THE DATA:
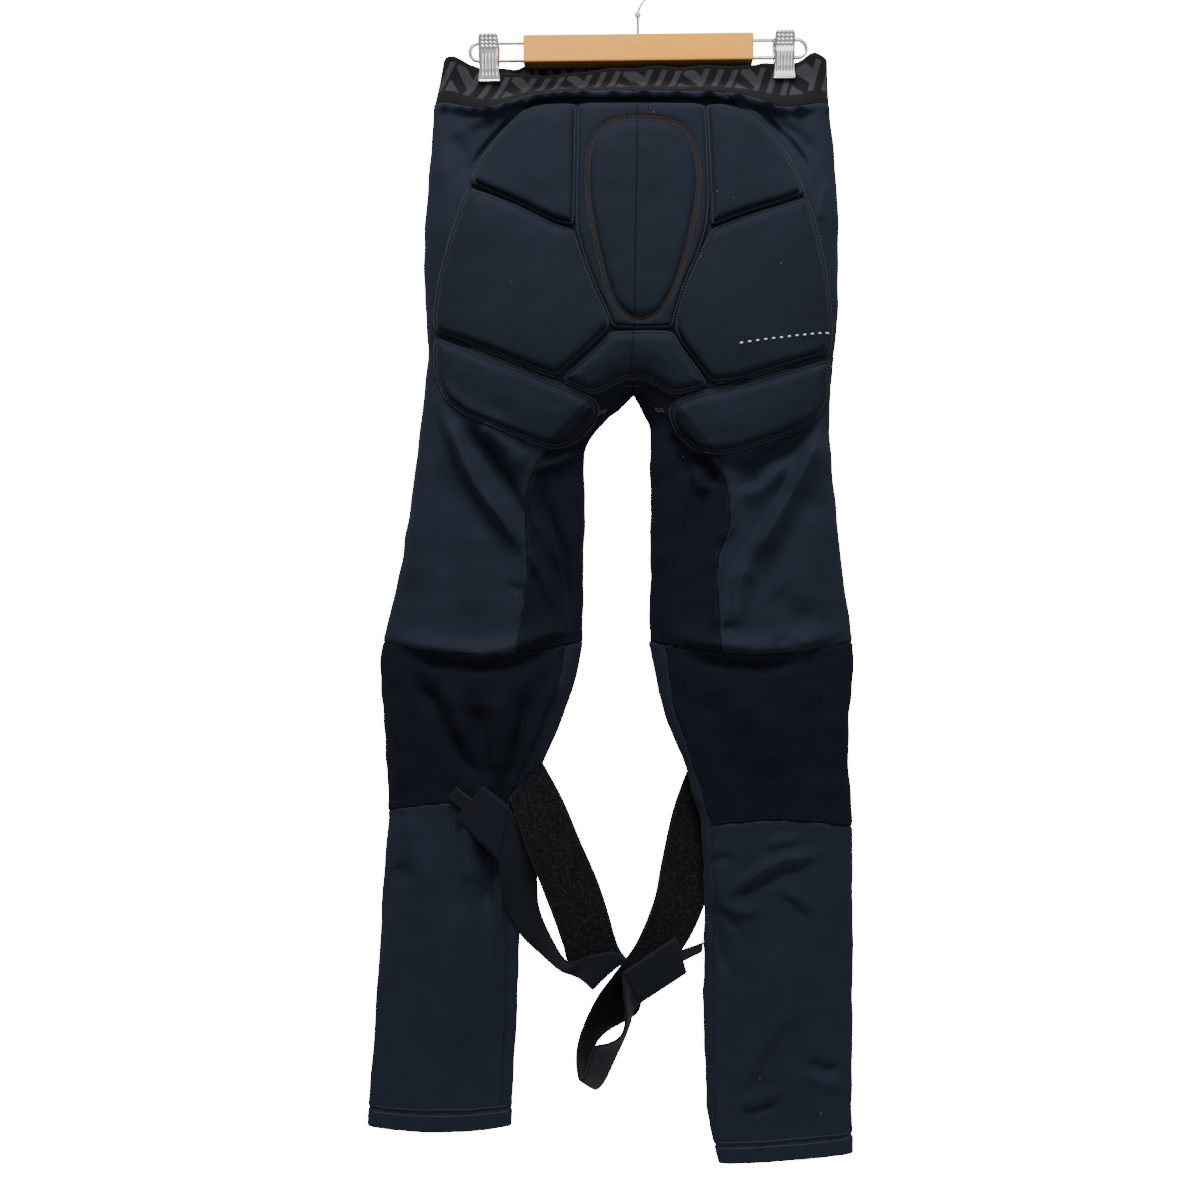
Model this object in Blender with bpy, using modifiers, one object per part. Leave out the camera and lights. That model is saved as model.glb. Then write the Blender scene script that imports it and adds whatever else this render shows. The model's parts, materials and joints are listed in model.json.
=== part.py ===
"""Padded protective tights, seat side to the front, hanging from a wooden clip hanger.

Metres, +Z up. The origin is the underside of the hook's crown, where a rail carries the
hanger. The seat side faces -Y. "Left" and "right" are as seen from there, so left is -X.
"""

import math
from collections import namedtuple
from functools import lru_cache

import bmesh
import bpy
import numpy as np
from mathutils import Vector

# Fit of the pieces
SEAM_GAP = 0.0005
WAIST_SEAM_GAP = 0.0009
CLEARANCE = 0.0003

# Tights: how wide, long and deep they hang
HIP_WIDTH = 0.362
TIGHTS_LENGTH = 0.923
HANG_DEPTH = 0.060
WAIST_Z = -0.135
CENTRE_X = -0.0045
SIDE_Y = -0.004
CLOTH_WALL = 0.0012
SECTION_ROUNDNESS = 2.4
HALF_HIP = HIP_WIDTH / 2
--
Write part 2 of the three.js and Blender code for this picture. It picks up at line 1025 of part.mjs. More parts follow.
---
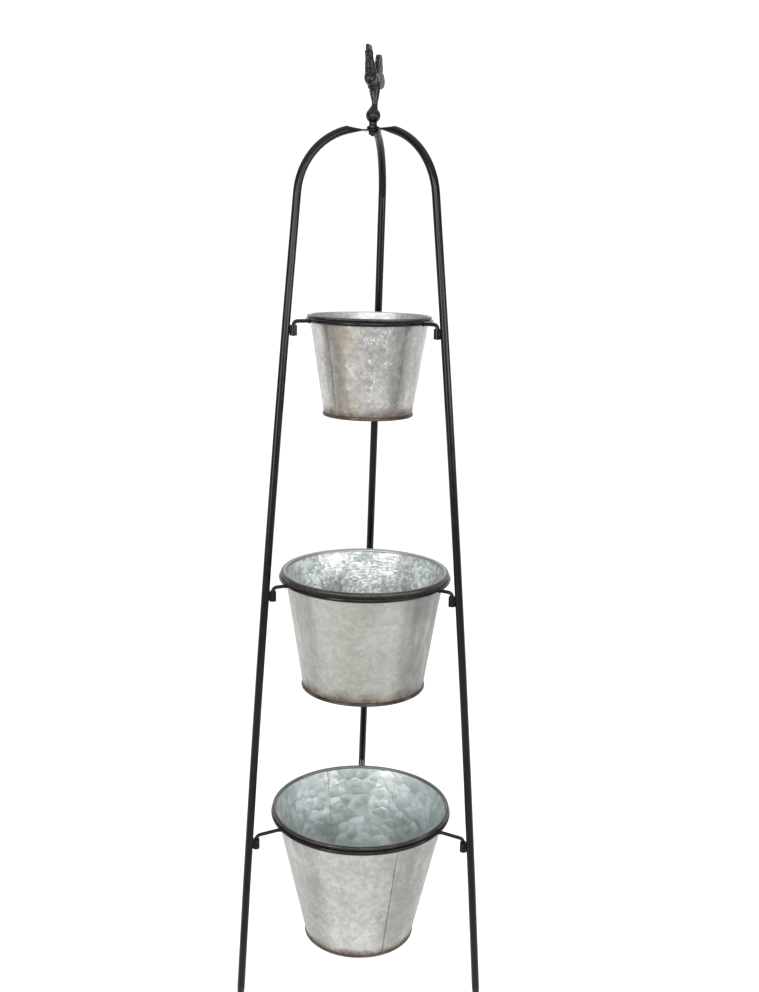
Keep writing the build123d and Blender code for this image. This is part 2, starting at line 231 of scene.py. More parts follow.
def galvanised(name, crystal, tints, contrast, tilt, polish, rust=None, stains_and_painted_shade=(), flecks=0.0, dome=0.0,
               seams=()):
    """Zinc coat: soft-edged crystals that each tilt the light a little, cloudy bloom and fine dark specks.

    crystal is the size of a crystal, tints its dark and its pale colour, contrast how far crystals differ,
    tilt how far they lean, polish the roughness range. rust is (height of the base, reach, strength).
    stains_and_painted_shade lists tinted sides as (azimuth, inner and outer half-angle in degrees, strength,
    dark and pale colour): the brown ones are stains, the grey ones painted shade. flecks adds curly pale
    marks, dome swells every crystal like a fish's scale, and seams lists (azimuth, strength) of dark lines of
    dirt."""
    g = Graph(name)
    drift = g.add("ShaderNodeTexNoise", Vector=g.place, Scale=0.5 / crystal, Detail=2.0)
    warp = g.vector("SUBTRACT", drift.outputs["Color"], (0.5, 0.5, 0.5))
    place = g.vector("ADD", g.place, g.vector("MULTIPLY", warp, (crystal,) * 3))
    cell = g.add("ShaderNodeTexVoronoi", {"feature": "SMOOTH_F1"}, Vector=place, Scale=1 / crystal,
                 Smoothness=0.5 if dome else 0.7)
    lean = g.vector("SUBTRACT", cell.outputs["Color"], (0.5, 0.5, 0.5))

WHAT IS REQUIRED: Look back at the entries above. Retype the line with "Model this object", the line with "CLEARANCE = 0.0003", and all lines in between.

CORRECT RESULT:
Model this object in Blender with bpy, using modifiers, one object per part. Leave out the camera and lights. That model is saved as model.glb. Then write the Blender scene script that imports it and adds whatever else this render shows. The model's parts, materials and joints are listed in model.json.
=== part.py ===
"""Padded protective tights, seat side to the front, hanging from a wooden clip hanger.

Metres, +Z up. The origin is the underside of the hook's crown, where a rail carries the
hanger. The seat side faces -Y. "Left" and "right" are as seen from there, so left is -X.
"""

import math
from collections import namedtuple
from functools import lru_cache

import bmesh
import bpy
import numpy as np
from mathutils import Vector

# Fit of the pieces
SEAM_GAP = 0.0005
WAIST_SEAM_GAP = 0.0009
CLEARANCE = 0.0003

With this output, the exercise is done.